- Task
Stop after the line containing "the set's joints.": print each line exactly from the first line of the listing up to that point.

- Information shown
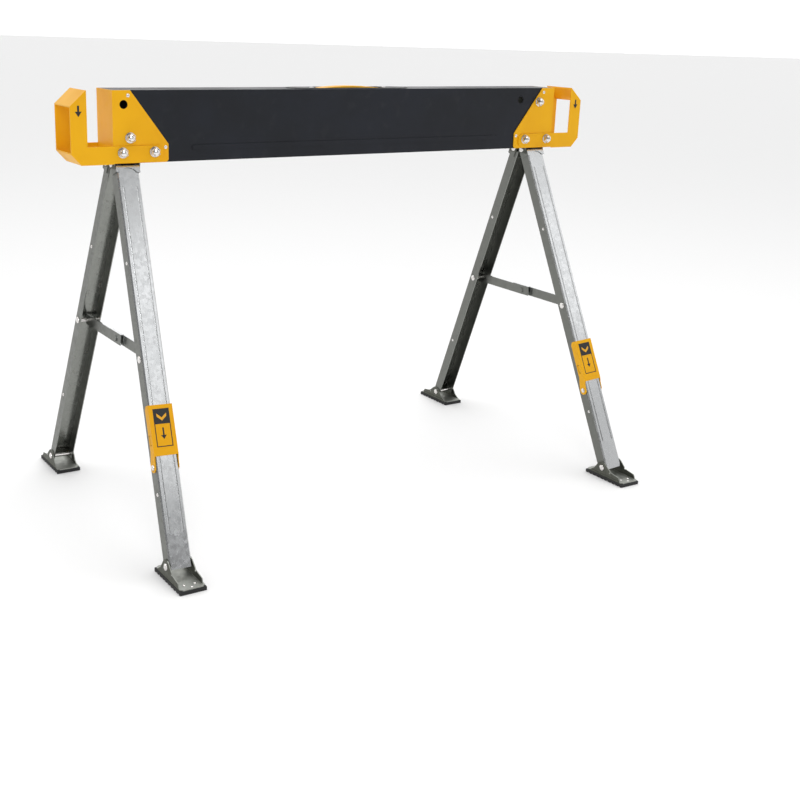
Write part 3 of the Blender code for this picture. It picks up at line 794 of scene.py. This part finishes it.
class LegSet:
    """The fixings of one leg set, placed from the frame's joints."""

    def __init__(self, name: str, joints: dict[str, dict], size: LegSize, maker: Maker) -> None:
        """Reads the set's joints.

        Args:
            name: Which set, left or right.
            joints: The record's joints by name.
            size: Its fixings' sizes.
            maker: What makes pieces.
        """
        self.name = name
        self.joints = joints
        self.size = size
        self.maker = maker

    def leg(self, row: str) -> Matrix:
        """The frame of a leg at rest.

        Args:
            row: Which leg, front or rear.

        Returns:
            The frame: origin on its hinge, X along its width, Z up the leg.
        """
        hinge = self.joints[f"leg_close_{row}_{self.name}"]
        top = Vector(hinge["pos_m"])
        across = Vector(hinge["axis"]).normalized()
        up = (top - Vector(self.joints[f"foot_swivel_{row}_{self.name}"]["pos_m"])).normalized()
        turn = Matrix((across, up.cross(across), up)).transposed()
        return Matrix.Translation(top) @ turn.to_4x4()

    def build(self) -> None:
        """Builds every fixing of the set."""
        for row, out in (("front", -1), ("rear", 1)):
            self.side_rivets(row, out)
            self.foot(row, out)
        self.latch()

    def side_rivets(self, row: str, out: int) -> None:
        """Rivets through the side walls of a leg.

        Args:
            row: The leg.
            out: Which way its outer face looks along Y.
        """
        frame = self.leg(row)
        width = 20.5 * MM
        downs = self.size.front_rivets if row == "front" else self.size.rear_rivets
        for index, down in enumerate(downs):
            for hand in (-1, 1):
                point = frame @ Vector((hand * width, out * 1 * MM, -down))
                bm = bmesh.new()
                facing = frame.to_3x3() @ Vector((hand, 0, 0))
                turned(bm, dome(self.size.rivet, 1.6 * MM), along(point, facing))
                name = f"leg_rivet_{row}_{self.name}_{index}{'ab'[hand > 0]}"
                self.maker.add(name, bm, CHROME, f"leg_set_{row}_{self.name}")

    def foot(self, row: str, out: int) -> None:
        """The rivet heads on a shoe's plate.

        Args:
            row: The leg.
            out: Which way its toe points along Y.
        """
        pin = Vector(self.joints[f"foot_swivel_{row}_{self.name}"]["pos_m"])
        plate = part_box(f"foot_pad_{row}_{self.name}")[1][2] + 2.5 * MM
        body = f"foot_{row}_{self.name}"
        for index, (x, y) in enumerate(((-10, 46), (10, 46), (0, 56))):
            bm = bmesh.new()
            spot = Vector((pin.x + x * MM, pin.y + out * y * MM, plate))
            turned(bm, dome(self.size.shoe_rivet, 1.1 * MM), Matrix.Translation(spot), 16)
            self.maker.add(f"shoe_rivet_{row}_{self.name}_{index}", bm, CHROME, body)

    def latch(self) -> None:
        """The latch's plain label and its pressed bumps."""
        frame = self.leg("front")
        pivot = frame.inverted() @ Vector(self.joints[f"latch_open_{self.name}"]["pos_m"])
        half_x, half_z = (value / 2 for value in self.size.label)
        body = f"latch_set_{self.name}"
        face = -14.4 * MM
        middle = Vector((0, face, pivot.z + self.size.label_middle))
        place = frame @ Matrix.Translation(middle) @ Matrix.Rotation(math.pi / 2, 4, "X")
        split = 0.1 * self.size.label[1]
        rim = 1.6 * MM
        plate = bmesh.new()
        upper = [(-half_x, split), (half_x, split), (half_x, half_z), (-half_x, half_z)]
        slab(plate, upper, LABEL_THICK, place)
        frames = (
            ((-half_x, -half_z), (-half_x + rim, split)),
            ((half_x - rim, -half_z), (half_x, split)),
            ((-half_x + rim, -half_z), (half_x - rim, -half_z + rim)),
        )
        for (x0, y0), (x1, y1) in frames:
            slab(plate, [(x0, y0), (x1, y0), (x1, y1), (x0, y1)], LABEL_THICK, place)
        arrow = [(-1.4, -9), (1.4, -9), (1.4, -22), (5, -22), (0, -29), (-5, -22), (-1.4, -22)]
        slab(plate, [(x * MM, (y + 9) * MM) for x, y in arrow], LABEL_THICK, place)
        self.maker.add(f"latch_label_{self.name}", plate, INK, body, smooth=False)
        bm = bmesh.new()
        lift = place @ Matrix.Translation((0, 0, LABEL_THICK))
        chevron = [(-9, 25), (-9, 19.5), (0, 12), (9, 19.5), (9, 25), (0, 17.5)]
        slab(bm, [(x * MM, y * MM) for x, y in chevron], 0.1 * MM, lift)
        self.maker.add(f"latch_chevron_{self.name}", bm, INK_YELLOW, body, smooth=False)
        bm = bmesh.new()
        for rise in (52, 60, 68):
            spot = frame @ Vector((22.35 * MM, -6 * MM, pivot.z + rise * MM))
            turned(bm, dome(3 * MM, 0.9 * MM), along(spot, frame.to_3x3() @ Vector((1, 0, 0))), 16)
        self.maker.add(f"latch_bumps_{self.name}", bm, YELLOW, body)


@dataclass(frozen=True)
class Lamp:
    """A soft area light."""

    name: str
    place: tuple[float, float, float]
    size: float
    power: float


LAMPS = (
    Lamp("key", (-1.7, -3.1, 2.5), 1.5, 32.0),
    Lamp("card", (0.75, -2.75, 1.85), 1.2, 3.6),
    Lamp("front_right", (2.3, -2.4, 1.8), 0.8, 1.2),
    Lamp("top", (0.2, 0.2, 3.8), 2.6, 34.0),
)


FLOOR_HALF = 60
FLOOR_COLOUR = (0.9, 0.9, 0.9, 1)
FLOOR_ROUGHNESS = 0.7
BACKDROP_HEADING = (0.5, 0.85, 0.1)
BACKDROP_RAMP = (("From Min", -0.5), ("From Max", 0.1), ("To Min", 0.26), ("To Max", 1.25))
LAMP_TARGET = (0, 0, 0.45)


def light_stage() -> None:
    """Floor, world and lamps."""
    bm = bmesh.new()
    bmesh.ops.create_grid(bm, x_segments=1, y_segments=1, size=FLOOR_HALF)
    mesh = bpy.data.meshes.new("floor")
    bm.to_mesh(mesh)
    bm.free()
    floor = bpy.data.objects.new("floor", mesh)
    paint = bpy.data.materials.new("floor_paint")
    paint.use_nodes = True
    paint.node_tree.nodes["Principled BSDF"].inputs["Base Color"].default_value = FLOOR_COLOUR
    paint.node_tree.nodes["Principled BSDF"].inputs["Roughness"].default_value = FLOOR_ROUGHNESS
    mesh.materials.append(paint)
    bpy.context.scene.collection.objects.link(floor)
    world = bpy.data.worlds.new("studio")
    world.use_nodes = True
    tree = world.node_tree
    background = tree.nodes["Background"]
    background.inputs["Color"].default_value = (1, 1, 1, 1)
    heading = tree.nodes.new("ShaderNodeTexCoord")
    toward = tree.nodes.new("ShaderNodeVectorMath")
    toward.operation = "DOT_PRODUCT"
    toward.inputs[1].default_value = BACKDROP_HEADING
    spread = tree.nodes.new("ShaderNodeMapRange")
    for name, value in BACKDROP_RAMP:
        spread.inputs[name].default_value = value
    tree.links.new(heading.outputs["Generated"], toward.inputs[0])
    tree.links.new(toward.outputs["Value"], spread.inputs["Value"])
    tree.links.new(spread.outputs["Result"], background.inputs["Strength"])
    bpy.context.scene.world = world
    for lamp in LAMPS:
        data = bpy.data.lights.new(lamp.name, "AREA")
        data.size = lamp.size
        data.energy = lamp.power
        obj = bpy.data.objects.new(lamp.name, data)
        place = Vector(lamp.place)
        aim = (place - Vector(LAMP_TARGET)).to_track_quat("Z", "Y").to_matrix().to_4x4()
        obj.matrix_world = Matrix.Translation(place) @ aim
        bpy.context.scene.collection.objects.link(obj)


@dataclass(frozen=True)
class View:
    """The camera: where it stands and how it is turned, in radians about X, Y and Z."""

    place: tuple[float, float, float] = (-1.2494, -1.9797, 0.9221)
    turn: tuple[float, float, float] = (-0.2812, -0.02809, -0.55363)
    lens: float = 52.65
    shift: tuple[float, float] = (0.0767, -0.0496)


def set_camera(view: View) -> None:
    """Makes the camera.

    Args:
        view: Where it stands and looks.
    """
    data = bpy.data.cameras.new("camera")
    data.lens = view.lens
    data.sensor_width = 36
    data.shift_x, data.shift_y = view.shift
    data.clip_end = 50
    obj = bpy.data.objects.new("camera", data)
    about_x, about_y, about_z = view.turn
    turn = Matrix.Rotation(about_z, 4, "Z") @ Matrix.Rotation(about_y, 4, "Y")
    turn = turn @ Matrix.Rotation(about_x, 4, "X")
    obj.matrix_world = Matrix.Translation(view.place) @ turn @ Matrix.Rotation(math.pi / 2, 4, "X")
    bpy.context.scene.collection.objects.link(obj)
    bpy.context.scene.camera = obj


def main() -> None:
    """Builds the looks round the CAD frame."""
    logging.basicConfig(level=logging.INFO)
    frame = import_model()
    palette = Palette()
    dress(frame["nodes"], palette)
    maker = Maker(palette)
    Beam(BeamSize(), maker).build()
    joints = {joint["name"]: joint for joint in frame["record"]["behaviour"]["joints"]}
    for name in ("left", "right"):
        LegSet(name, joints, LegSize(), maker).build()
    light_stage()
    set_camera(View())
    bpy.context.scene.view_settings.view_transform = "Standard"
    log.info("%d extra pieces on %d CAD nodes", maker.count, len(frame["nodes"]))


if __name__ == "__main__":
    main()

- Output
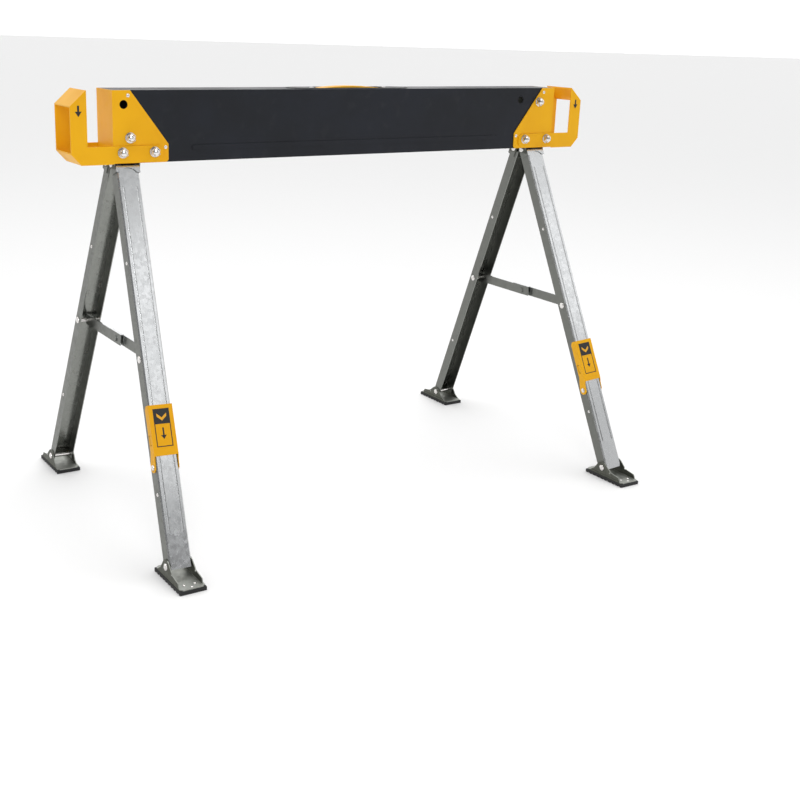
Write part 3 of the Blender code for this picture. It picks up at line 794 of scene.py. This part finishes it.
class LegSet:
    """The fixings of one leg set, placed from the frame's joints."""

    def __init__(self, name: str, joints: dict[str, dict], size: LegSize, maker: Maker) -> None:
        """Reads the set's joints.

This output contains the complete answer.